### What needs to be done
Return only the lines from the top of the material through the line marked by "LINER_IN = 4.3", unaltered.

### Source material
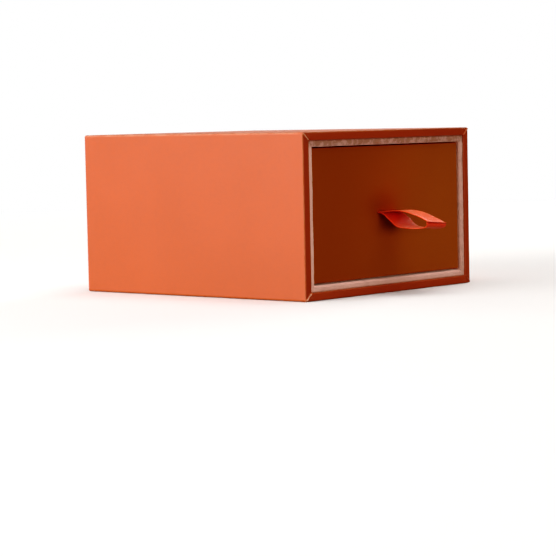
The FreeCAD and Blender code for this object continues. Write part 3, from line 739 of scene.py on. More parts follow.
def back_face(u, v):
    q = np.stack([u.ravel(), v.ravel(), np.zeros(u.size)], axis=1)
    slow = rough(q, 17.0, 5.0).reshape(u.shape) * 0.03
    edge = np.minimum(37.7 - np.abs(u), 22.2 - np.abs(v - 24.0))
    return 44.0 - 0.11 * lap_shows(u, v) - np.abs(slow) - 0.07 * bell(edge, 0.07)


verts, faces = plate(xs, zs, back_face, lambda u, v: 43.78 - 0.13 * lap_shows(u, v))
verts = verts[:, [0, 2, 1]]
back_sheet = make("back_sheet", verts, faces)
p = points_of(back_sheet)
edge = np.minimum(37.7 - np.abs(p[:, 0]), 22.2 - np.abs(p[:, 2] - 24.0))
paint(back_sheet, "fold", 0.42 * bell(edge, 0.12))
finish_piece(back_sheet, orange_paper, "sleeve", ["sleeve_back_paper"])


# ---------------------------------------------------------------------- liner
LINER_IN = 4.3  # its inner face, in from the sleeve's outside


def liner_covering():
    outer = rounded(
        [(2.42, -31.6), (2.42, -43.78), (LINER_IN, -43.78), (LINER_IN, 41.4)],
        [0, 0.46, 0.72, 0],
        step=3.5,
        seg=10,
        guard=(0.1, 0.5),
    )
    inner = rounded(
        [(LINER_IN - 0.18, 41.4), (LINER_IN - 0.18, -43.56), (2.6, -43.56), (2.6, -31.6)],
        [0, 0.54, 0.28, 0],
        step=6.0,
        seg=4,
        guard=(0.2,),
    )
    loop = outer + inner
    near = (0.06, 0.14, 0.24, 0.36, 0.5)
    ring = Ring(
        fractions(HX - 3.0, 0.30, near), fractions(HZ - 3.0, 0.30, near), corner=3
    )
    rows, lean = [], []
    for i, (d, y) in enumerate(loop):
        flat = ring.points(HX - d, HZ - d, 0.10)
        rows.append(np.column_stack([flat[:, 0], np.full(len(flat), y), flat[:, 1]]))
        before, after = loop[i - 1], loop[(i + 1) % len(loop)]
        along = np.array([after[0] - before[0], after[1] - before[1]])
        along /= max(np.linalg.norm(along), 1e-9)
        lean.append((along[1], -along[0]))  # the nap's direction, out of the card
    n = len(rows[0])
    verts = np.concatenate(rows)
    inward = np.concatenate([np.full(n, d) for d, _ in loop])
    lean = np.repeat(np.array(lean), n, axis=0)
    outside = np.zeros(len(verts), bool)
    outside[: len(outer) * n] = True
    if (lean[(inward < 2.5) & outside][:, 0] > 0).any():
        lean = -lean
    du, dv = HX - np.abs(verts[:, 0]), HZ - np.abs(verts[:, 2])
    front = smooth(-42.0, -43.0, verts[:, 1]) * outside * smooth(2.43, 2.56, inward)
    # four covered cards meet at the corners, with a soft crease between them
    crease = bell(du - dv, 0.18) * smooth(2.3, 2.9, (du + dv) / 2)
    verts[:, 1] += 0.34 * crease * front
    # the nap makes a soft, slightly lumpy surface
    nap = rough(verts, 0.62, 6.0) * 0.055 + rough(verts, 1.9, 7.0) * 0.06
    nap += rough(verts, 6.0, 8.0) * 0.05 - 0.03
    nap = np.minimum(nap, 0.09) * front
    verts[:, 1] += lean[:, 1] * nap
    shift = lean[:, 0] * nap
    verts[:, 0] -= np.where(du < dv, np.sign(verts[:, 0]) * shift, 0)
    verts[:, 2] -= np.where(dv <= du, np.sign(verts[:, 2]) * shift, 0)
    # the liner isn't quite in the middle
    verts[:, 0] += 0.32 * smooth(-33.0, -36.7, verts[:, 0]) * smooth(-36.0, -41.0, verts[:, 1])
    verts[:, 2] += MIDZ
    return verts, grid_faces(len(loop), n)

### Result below
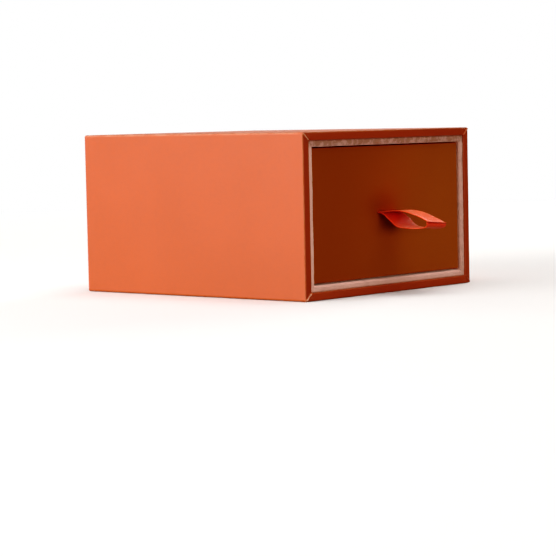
The FreeCAD and Blender code for this object continues. Write part 3, from line 739 of scene.py on. More parts follow.
def back_face(u, v):
    q = np.stack([u.ravel(), v.ravel(), np.zeros(u.size)], axis=1)
    slow = rough(q, 17.0, 5.0).reshape(u.shape) * 0.03
    edge = np.minimum(37.7 - np.abs(u), 22.2 - np.abs(v - 24.0))
    return 44.0 - 0.11 * lap_shows(u, v) - np.abs(slow) - 0.07 * bell(edge, 0.07)


verts, faces = plate(xs, zs, back_face, lambda u, v: 43.78 - 0.13 * lap_shows(u, v))
verts = verts[:, [0, 2, 1]]
back_sheet = make("back_sheet", verts, faces)
p = points_of(back_sheet)
edge = np.minimum(37.7 - np.abs(p[:, 0]), 22.2 - np.abs(p[:, 2] - 24.0))
paint(back_sheet, "fold", 0.42 * bell(edge, 0.12))
finish_piece(back_sheet, orange_paper, "sleeve", ["sleeve_back_paper"])


# ---------------------------------------------------------------------- liner
LINER_IN = 4.3  # its inner face, in from the sleeve's outside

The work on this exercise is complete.